É verdade que você não entra em cena sem fazer uma boquinha?
Falo isso muito com o Amir, porque a gente vive com fome. Ele diz que a gente é ator há muitas encarnações, e ator sempre foi muito pobre. Depois teve Hollywood, TV Globo e a coisa mudou um pouco, mas ator tradicionalmente foi um marginal na sociedade. O Amir acha que a gente tem uma fome atávica, porque passou muita fome. Eu não entro em cena sem comer um sanduichinho antes. Cismo que no meio da peça vai dar fome. Posso estar com vontade de fazer xixi que tudo bem, mas fome me tira do sério.
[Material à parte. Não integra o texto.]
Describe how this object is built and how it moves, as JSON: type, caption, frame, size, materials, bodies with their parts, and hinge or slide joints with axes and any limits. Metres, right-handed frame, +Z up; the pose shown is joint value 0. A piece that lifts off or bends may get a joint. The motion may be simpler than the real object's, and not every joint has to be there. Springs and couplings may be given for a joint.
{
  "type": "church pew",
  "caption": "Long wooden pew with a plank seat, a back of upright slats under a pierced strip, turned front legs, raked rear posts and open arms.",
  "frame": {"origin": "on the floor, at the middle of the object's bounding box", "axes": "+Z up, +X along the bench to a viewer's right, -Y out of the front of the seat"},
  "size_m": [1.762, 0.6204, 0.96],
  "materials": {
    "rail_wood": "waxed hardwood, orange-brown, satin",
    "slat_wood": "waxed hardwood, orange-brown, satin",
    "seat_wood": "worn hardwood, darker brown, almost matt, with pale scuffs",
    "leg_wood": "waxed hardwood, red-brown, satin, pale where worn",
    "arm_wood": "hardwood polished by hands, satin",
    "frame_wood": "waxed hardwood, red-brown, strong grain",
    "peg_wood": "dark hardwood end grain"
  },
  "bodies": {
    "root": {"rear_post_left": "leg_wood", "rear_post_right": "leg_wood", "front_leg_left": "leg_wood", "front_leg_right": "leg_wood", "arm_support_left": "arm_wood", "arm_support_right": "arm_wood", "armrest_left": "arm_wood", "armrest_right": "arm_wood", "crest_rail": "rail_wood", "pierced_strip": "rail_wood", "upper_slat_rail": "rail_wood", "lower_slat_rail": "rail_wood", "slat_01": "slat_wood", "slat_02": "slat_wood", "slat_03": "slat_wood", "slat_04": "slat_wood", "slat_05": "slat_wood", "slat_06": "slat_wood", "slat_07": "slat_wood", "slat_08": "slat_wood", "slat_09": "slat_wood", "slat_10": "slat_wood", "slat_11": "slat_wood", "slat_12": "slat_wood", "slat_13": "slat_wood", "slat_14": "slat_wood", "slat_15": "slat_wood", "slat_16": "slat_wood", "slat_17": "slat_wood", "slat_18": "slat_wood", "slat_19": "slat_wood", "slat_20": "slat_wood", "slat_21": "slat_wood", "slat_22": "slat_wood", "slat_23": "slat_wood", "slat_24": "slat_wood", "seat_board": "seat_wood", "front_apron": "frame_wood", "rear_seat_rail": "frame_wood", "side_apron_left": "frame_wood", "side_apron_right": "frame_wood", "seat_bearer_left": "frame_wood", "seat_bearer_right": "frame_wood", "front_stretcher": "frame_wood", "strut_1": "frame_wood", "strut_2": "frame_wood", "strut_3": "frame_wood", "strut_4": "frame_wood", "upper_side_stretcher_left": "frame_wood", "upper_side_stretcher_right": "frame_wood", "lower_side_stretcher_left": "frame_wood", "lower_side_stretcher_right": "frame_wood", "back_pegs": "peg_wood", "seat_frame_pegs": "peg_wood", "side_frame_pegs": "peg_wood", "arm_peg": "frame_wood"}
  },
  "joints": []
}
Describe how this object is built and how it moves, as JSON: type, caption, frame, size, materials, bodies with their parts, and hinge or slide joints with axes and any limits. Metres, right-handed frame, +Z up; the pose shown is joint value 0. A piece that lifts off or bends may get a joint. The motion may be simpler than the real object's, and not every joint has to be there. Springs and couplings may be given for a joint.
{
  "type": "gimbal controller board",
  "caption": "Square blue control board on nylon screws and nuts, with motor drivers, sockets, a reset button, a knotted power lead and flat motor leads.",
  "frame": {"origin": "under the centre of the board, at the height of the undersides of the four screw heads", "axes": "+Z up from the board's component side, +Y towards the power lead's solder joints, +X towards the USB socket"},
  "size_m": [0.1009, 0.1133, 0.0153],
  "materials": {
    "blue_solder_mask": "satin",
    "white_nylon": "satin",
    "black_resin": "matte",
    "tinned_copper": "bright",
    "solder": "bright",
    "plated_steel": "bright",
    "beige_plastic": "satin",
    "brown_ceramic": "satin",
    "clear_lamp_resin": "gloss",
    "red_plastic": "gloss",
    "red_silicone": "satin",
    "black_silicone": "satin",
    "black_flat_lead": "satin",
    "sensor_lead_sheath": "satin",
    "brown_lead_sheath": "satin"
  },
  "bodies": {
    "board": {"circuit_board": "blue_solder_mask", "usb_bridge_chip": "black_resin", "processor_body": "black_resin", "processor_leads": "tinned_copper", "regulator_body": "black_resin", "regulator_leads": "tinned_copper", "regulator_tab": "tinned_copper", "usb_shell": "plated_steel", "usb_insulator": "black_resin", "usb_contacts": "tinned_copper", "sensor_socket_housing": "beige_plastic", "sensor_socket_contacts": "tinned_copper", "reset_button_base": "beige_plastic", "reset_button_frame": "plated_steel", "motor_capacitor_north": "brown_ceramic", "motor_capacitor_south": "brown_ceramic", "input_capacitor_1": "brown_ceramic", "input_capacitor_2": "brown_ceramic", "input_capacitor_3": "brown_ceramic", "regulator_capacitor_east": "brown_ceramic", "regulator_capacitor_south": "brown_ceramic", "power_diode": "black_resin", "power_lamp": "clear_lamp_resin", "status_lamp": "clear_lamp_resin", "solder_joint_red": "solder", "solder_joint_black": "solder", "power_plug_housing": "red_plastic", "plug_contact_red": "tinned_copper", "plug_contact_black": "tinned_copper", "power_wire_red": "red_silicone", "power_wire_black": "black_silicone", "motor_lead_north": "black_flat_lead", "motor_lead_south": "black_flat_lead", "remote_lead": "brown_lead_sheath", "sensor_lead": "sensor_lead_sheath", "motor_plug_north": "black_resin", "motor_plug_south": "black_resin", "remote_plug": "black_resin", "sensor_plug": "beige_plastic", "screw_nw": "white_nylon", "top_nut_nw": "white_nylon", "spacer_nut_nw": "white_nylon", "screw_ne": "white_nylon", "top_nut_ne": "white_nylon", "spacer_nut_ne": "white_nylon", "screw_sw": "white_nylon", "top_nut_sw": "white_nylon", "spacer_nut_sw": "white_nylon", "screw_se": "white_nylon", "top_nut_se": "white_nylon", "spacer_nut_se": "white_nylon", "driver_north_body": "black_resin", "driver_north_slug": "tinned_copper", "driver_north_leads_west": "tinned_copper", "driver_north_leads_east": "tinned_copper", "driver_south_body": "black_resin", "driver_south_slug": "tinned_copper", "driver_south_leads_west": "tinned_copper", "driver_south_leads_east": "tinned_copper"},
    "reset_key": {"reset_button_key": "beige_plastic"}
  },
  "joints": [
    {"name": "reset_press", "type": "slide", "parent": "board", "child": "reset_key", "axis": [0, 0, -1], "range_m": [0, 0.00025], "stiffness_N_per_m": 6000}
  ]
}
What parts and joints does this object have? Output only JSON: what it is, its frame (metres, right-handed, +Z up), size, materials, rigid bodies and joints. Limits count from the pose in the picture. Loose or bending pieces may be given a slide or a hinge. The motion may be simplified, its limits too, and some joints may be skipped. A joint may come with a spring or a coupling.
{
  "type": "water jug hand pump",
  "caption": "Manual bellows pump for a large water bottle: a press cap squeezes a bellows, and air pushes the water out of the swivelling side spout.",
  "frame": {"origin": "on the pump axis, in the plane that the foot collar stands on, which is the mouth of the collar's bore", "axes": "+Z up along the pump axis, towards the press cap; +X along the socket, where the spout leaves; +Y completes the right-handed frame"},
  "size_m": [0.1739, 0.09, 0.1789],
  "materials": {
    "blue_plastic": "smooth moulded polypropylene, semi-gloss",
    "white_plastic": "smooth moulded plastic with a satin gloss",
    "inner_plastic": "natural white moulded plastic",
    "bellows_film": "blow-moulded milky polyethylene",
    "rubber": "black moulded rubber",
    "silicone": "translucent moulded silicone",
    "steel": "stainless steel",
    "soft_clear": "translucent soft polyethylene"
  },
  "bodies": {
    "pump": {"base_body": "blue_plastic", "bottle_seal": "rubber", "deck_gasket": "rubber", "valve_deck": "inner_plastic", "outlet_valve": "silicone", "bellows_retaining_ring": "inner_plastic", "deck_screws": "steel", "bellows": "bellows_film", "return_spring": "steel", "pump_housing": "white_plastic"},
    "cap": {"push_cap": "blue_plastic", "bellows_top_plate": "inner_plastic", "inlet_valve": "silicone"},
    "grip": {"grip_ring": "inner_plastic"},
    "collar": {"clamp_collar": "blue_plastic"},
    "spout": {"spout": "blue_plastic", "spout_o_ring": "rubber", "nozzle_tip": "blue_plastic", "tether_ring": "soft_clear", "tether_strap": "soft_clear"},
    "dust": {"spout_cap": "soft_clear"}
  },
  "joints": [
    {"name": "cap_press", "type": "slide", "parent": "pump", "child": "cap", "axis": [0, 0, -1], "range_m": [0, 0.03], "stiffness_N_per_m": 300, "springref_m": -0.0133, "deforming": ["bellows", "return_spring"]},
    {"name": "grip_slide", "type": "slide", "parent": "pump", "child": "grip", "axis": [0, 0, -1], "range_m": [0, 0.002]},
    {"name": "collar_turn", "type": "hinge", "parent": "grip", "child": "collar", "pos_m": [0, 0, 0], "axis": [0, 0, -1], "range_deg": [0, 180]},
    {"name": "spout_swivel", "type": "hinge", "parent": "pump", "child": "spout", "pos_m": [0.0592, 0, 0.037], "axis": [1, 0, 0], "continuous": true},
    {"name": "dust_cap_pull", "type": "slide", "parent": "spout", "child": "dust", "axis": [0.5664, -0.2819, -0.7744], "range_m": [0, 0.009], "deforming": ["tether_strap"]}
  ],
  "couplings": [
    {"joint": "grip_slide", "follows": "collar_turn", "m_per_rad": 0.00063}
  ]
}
Sabe quem é assim também? A Fernandona [Montenegro]. Já vi ela comer um frango quase inteiro, foi tão bonito! O Zé Celso ensaia 15 horas por dia. Eu falei que vou fazer um bufezinho, porque se ficar sem comer, vou tratar todo mundo muito mal, virar um vudú, vou acabar com o ensaio. Eu tive anorexia. Me obriguei tanto a comer que fiquei gorda uma época. Quando o Beto Brant estava editando “Os Matadores” me ligou, e falou: “Tô montando um plano-seqüência e tem umas celulites na sua barriga”. Eu respondi: “Tudo bem, Beto, imagina!”, porque adorava ser gorda. Mas quando vi o filme achei que tinha perdido a noção do perigo.
Como você se vê velhinha? Você se imagina uma grande dama do teatro?
Deus me livre! Eu quero ser uma vagabunda do teatro!